Sim, é bastante significativa sim. Grosso modo, a indústria do petróleo emite 10% do petróleo que consome. Ou seja, para cada 100 barris produzidos, 10 são consumidos pela própria indústria, tanto na extração quanto no refino. Se isso puder ser reduzido para 5 barris, por exemplo, já teríamos um ganho significativo. O petróleo para ser produzido e refinado demanda o uso de petróleo (e, portanto, emite gases do efeito estufa). Entretanto, um petróleo mais fácil de ser extraído ou um petróleo de melhor qualidade exige menos petróleo para ser produzido e refinado. Num campo novo, o petróleo é extraído facilmente, sem necessidade do uso de energia externa para tirá-lo do poço.
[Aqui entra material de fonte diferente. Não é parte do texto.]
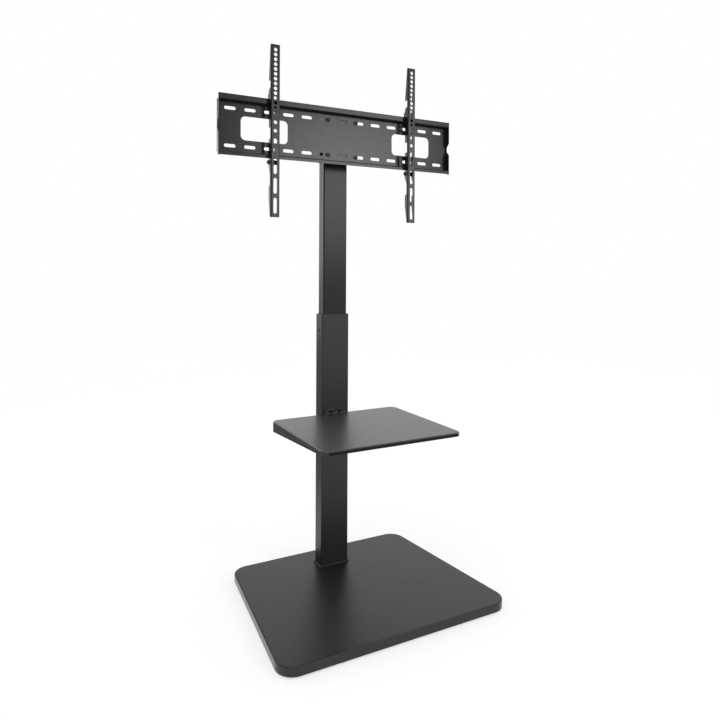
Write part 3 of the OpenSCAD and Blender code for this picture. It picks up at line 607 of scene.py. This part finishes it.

Nos campos antigos, de 25, 30 anos, a extração demanda muito mais energia (e produz mais emissões). Então, se há um campo a ser fechado, é o velho. A Agência (de energia) foi muito infeliz ou maldosa ao defender que campos novos não deveriam ser explorados.
Então, o que o senhor está dizendo é que o Brasil deveria continuar explorando petróleo e o Canadá e a Noruega, por exemplo, não mais?
Exatamente. Faz mais sentido o petróleo ser produzido por mais tempo no Brasil. A produção do Pré-Sal é de baixo teor de carbono. Além disso, nosso petróleo é de excelente qualidade e, por isso, tem um processo mais simples de refino, com menos emissões. O petróleo do Canadá e do Mar do Norte é um horror.
Certo, e ai o Brasil, para seguirmos no nosso exemplo, venderia petróleo para os outros países que, por sua vez, abririam mão de sua produção. Mas como é que algum país vai aceitar abrir mão da produção própria de energia e ficar dependente de outros países?
Mas isso vale para qualquer coisa, não só para o petróleo. Porém, do ponto de vista científico, há uma lógica econômica global: faz sentido produzir petróleo onde é melhor e mais barato, e ter um comércio internacional livre e sem tarifas. Isso já é feito com outras mercadorias. A soja é um exemplo. O Brasil é o maior exportador de soja porque é muito mais barato produzir aqui. Mas, curiosamente, o mundo só concorda com essa lógica quando os países ricos não precisam abrir mão de nada. Quando o produto melhor e mais barato compete com o seu produto pior e mais caro, aí começam as práticas protecionistas. Então, há um certo cinismo nisso.